◆ **Data in this exercise**
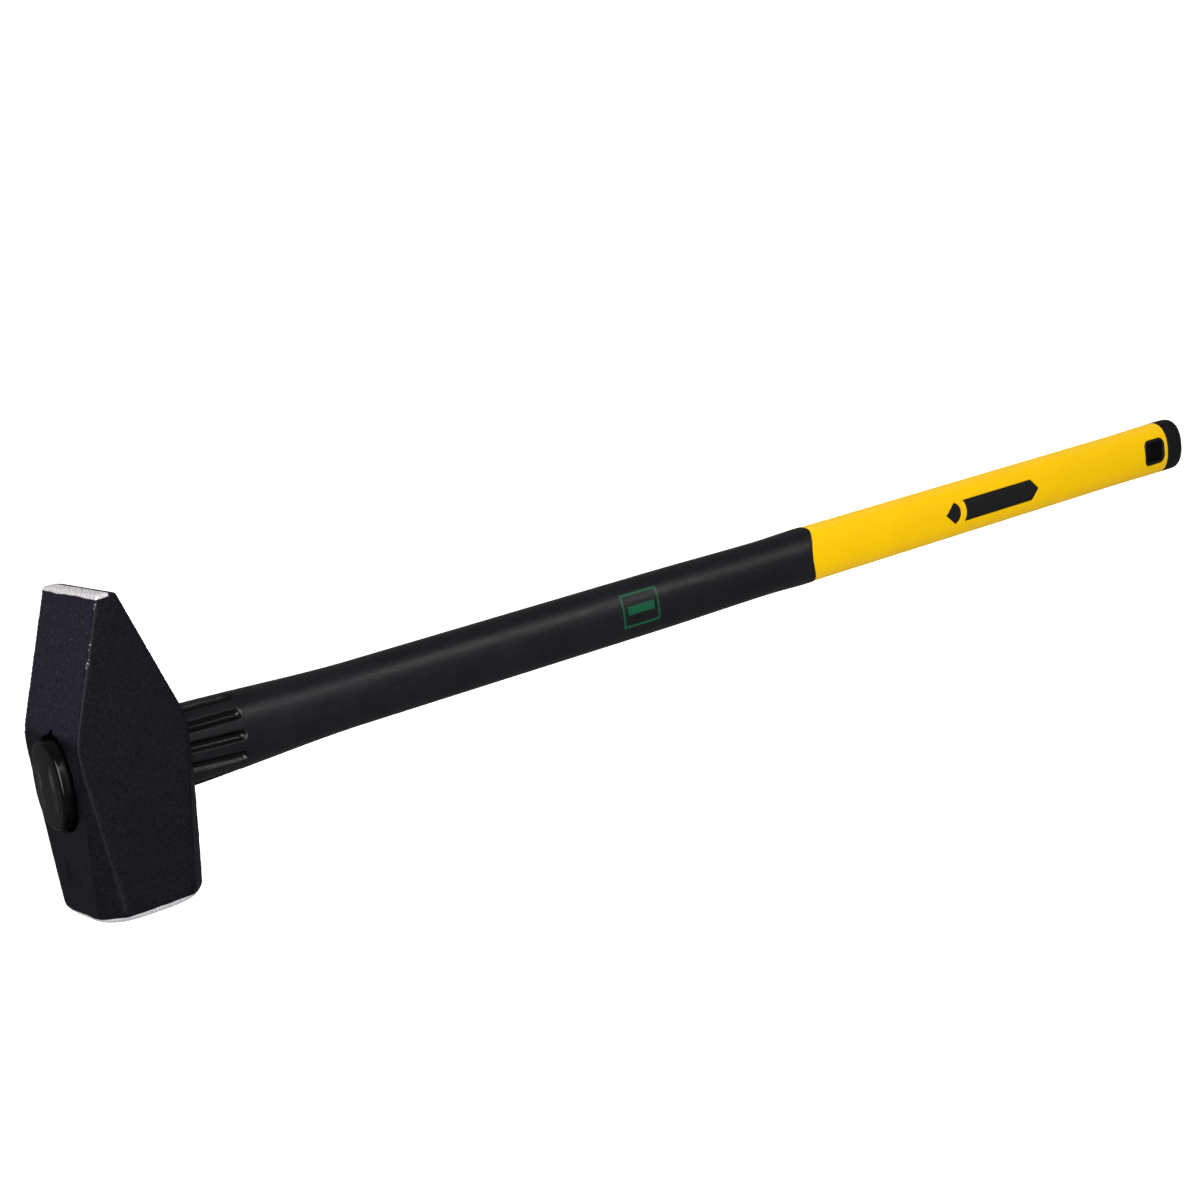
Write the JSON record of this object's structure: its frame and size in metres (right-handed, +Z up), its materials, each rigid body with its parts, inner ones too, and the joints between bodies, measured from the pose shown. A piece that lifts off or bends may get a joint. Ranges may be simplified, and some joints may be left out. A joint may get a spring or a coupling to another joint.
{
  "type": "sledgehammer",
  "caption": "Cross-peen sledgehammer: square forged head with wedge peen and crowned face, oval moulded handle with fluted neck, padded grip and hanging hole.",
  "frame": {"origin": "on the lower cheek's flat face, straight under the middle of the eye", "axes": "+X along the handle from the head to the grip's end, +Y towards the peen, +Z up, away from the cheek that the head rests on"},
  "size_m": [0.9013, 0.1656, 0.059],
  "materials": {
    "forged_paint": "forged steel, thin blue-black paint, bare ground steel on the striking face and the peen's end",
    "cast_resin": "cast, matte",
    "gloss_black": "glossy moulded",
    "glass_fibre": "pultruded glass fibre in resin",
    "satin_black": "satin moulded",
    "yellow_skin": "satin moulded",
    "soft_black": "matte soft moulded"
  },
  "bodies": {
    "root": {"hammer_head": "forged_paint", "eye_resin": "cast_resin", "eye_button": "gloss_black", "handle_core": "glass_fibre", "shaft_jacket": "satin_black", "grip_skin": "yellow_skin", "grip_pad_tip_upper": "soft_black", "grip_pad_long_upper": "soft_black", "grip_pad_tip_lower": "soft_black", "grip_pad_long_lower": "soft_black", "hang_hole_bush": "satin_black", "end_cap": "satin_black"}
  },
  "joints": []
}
--
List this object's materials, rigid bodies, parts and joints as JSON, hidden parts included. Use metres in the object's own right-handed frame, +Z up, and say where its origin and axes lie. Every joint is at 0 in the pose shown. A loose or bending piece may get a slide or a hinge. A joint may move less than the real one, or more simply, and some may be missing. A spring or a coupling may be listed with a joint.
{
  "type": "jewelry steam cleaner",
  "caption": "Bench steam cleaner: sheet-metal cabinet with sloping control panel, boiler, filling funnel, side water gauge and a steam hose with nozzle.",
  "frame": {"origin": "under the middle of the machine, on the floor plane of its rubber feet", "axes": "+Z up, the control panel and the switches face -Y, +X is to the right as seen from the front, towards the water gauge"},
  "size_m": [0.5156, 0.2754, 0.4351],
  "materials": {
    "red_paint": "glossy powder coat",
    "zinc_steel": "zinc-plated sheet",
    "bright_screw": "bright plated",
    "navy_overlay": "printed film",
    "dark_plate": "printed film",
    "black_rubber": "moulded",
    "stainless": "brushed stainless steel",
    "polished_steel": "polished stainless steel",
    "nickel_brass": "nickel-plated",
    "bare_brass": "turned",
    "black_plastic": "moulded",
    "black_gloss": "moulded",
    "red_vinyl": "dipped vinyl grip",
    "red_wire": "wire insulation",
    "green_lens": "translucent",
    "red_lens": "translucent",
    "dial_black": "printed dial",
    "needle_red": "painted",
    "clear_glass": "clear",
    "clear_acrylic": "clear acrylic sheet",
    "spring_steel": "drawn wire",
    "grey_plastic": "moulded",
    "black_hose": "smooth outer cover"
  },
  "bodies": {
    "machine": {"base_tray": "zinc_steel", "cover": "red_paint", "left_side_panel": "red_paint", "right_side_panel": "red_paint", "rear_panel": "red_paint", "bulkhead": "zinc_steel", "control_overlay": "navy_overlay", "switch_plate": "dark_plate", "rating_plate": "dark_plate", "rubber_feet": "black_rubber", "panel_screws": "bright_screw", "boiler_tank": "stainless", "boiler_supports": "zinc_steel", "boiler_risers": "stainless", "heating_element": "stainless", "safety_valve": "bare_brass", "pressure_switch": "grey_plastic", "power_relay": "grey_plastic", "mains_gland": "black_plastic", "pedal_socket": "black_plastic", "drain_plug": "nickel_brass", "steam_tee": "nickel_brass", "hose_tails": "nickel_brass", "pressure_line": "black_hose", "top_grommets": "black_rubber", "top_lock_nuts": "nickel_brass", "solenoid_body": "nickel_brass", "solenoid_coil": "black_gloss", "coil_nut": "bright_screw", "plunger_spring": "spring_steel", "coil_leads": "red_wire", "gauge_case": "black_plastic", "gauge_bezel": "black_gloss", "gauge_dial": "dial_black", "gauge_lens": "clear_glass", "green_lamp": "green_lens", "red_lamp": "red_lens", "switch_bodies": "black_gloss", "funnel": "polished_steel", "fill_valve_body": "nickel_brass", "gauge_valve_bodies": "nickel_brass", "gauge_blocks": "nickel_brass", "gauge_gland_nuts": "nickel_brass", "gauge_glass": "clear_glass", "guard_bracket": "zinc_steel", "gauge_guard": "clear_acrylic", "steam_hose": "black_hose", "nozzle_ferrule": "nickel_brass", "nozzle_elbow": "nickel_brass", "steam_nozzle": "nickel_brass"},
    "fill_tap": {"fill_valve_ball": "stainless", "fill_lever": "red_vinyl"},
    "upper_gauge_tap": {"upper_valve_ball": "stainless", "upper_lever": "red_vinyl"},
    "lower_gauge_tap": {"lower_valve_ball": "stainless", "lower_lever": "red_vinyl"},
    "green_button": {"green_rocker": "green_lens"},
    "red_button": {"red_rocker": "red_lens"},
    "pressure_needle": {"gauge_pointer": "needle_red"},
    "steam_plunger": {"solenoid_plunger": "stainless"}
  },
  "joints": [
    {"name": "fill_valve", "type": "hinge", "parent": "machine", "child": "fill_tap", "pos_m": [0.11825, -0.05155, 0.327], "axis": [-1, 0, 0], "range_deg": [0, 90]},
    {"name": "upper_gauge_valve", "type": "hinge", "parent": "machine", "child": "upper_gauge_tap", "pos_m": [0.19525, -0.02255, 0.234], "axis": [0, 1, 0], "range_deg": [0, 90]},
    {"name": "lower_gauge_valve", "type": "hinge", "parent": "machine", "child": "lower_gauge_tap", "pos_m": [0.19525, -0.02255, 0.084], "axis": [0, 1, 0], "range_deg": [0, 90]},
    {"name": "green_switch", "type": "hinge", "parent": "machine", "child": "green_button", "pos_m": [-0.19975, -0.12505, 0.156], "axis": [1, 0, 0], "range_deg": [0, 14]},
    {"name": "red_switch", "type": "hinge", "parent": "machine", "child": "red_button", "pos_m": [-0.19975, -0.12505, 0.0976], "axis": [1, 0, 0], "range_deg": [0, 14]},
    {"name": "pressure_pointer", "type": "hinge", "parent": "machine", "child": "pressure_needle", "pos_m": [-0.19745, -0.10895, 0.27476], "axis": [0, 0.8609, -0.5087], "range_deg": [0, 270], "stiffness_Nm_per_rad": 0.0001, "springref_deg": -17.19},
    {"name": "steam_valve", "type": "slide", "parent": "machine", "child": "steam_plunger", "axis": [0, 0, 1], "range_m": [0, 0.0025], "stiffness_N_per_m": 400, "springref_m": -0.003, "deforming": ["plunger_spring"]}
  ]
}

◆ **Given problem**
Copy each line above that contains the string "shown".

◆ **Correct output**
Write the JSON record of this object's structure: its frame and size in metres (right-handed, +Z up), its materials, each rigid body with its parts, inner ones too, and the joints between bodies, measured from the pose shown. A piece that lifts off or bends may get a joint. Ranges may be simplified, and some joints may be left out. A joint may get a spring or a coupling to another joint.
List this object's materials, rigid bodies, parts and joints as JSON, hidden parts included. Use metres in the object's own right-handed frame, +Z up, and say where its origin and axes lie. Every joint is at 0 in the pose shown. A loose or bending piece may get a slide or a hinge. A joint may move less than the real one, or more simply, and some may be missing. A spring or a coupling may be listed with a joint.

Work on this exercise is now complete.